§ **Dataset excerpt**
++++

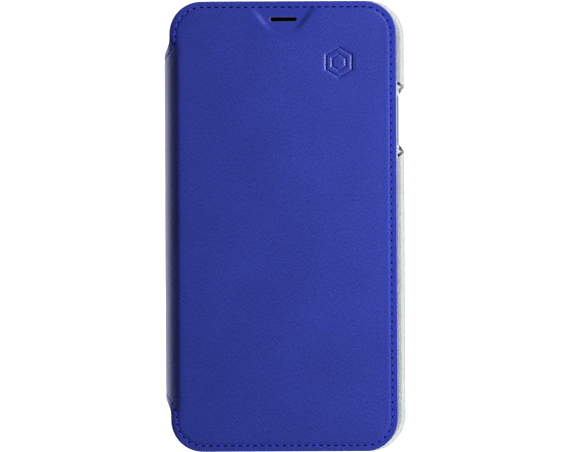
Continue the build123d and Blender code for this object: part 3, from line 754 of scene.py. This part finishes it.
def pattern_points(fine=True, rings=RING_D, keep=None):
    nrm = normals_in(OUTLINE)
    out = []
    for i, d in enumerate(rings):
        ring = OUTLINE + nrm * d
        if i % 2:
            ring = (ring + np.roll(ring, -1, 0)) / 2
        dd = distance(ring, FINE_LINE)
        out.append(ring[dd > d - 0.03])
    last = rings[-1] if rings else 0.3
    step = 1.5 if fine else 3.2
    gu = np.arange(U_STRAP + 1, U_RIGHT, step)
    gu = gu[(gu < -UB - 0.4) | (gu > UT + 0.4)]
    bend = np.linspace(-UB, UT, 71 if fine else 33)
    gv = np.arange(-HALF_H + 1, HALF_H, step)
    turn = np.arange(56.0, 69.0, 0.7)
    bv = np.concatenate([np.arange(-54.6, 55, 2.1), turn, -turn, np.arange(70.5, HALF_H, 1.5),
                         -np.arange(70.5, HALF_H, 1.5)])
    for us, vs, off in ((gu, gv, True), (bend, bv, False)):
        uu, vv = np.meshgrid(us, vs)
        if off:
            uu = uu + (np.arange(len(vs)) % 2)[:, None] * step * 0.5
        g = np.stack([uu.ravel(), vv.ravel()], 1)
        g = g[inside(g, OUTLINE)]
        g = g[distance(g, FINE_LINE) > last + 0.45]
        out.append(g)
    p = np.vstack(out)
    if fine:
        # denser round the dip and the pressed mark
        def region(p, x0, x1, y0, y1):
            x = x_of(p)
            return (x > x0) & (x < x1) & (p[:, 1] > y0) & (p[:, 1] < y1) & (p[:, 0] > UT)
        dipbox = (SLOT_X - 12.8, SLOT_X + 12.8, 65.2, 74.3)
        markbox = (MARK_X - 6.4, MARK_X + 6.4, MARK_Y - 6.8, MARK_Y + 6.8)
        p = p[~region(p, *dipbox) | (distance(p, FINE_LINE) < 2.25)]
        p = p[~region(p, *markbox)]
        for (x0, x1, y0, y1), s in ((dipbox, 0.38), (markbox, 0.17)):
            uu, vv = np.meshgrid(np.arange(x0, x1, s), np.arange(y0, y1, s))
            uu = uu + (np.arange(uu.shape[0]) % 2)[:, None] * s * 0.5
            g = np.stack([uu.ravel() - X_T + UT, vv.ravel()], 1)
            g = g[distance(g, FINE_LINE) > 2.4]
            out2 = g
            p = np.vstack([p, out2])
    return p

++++

§ **The request**
Write the listing out again, exactly as it reads.

§ **Task output**
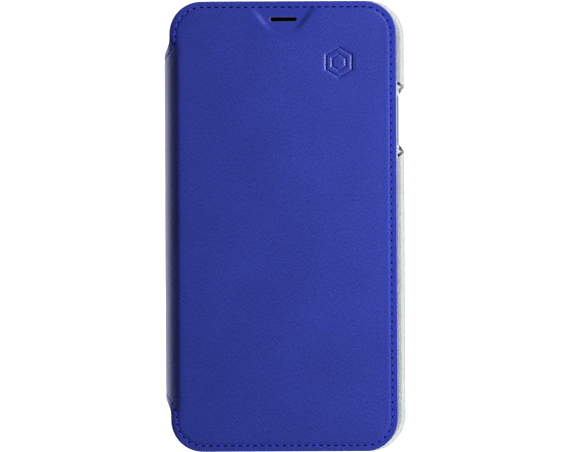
Continue the build123d and Blender code for this object: part 3, from line 754 of scene.py. This part finishes it.
def pattern_points(fine=True, rings=RING_D, keep=None):
    nrm = normals_in(OUTLINE)
    out = []
    for i, d in enumerate(rings):
        ring = OUTLINE + nrm * d
        if i % 2:
            ring = (ring + np.roll(ring, -1, 0)) / 2
        dd = distance(ring, FINE_LINE)
        out.append(ring[dd > d - 0.03])
    last = rings[-1] if rings else 0.3
    step = 1.5 if fine else 3.2
    gu = np.arange(U_STRAP + 1, U_RIGHT, step)
    gu = gu[(gu < -UB - 0.4) | (gu > UT + 0.4)]
    bend = np.linspace(-UB, UT, 71 if fine else 33)
    gv = np.arange(-HALF_H + 1, HALF_H, step)
    turn = np.arange(56.0, 69.0, 0.7)
    bv = np.concatenate([np.arange(-54.6, 55, 2.1), turn, -turn, np.arange(70.5, HALF_H, 1.5),
                         -np.arange(70.5, HALF_H, 1.5)])
    for us, vs, off in ((gu, gv, True), (bend, bv, False)):
        uu, vv = np.meshgrid(us, vs)
        if off:
            uu = uu + (np.arange(len(vs)) % 2)[:, None] * step * 0.5
        g = np.stack([uu.ravel(), vv.ravel()], 1)
        g = g[inside(g, OUTLINE)]
        g = g[distance(g, FINE_LINE) > last + 0.45]
        out.append(g)
    p = np.vstack(out)
    if fine:
        # denser round the dip and the pressed mark
        def region(p, x0, x1, y0, y1):
            x = x_of(p)
            return (x > x0) & (x < x1) & (p[:, 1] > y0) & (p[:, 1] < y1) & (p[:, 0] > UT)
        dipbox = (SLOT_X - 12.8, SLOT_X + 12.8, 65.2, 74.3)
        markbox = (MARK_X - 6.4, MARK_X + 6.4, MARK_Y - 6.8, MARK_Y + 6.8)
        p = p[~region(p, *dipbox) | (distance(p, FINE_LINE) < 2.25)]
        p = p[~region(p, *markbox)]
        for (x0, x1, y0, y1), s in ((dipbox, 0.38), (markbox, 0.17)):
            uu, vv = np.meshgrid(np.arange(x0, x1, s), np.arange(y0, y1, s))
            uu = uu + (np.arange(uu.shape[0]) % 2)[:, None] * s * 0.5
            g = np.stack([uu.ravel() - X_T + UT, vv.ravel()], 1)
            g = g[distance(g, FINE_LINE) > 2.4]
            out2 = g
            p = np.vstack([p, out2])
    return p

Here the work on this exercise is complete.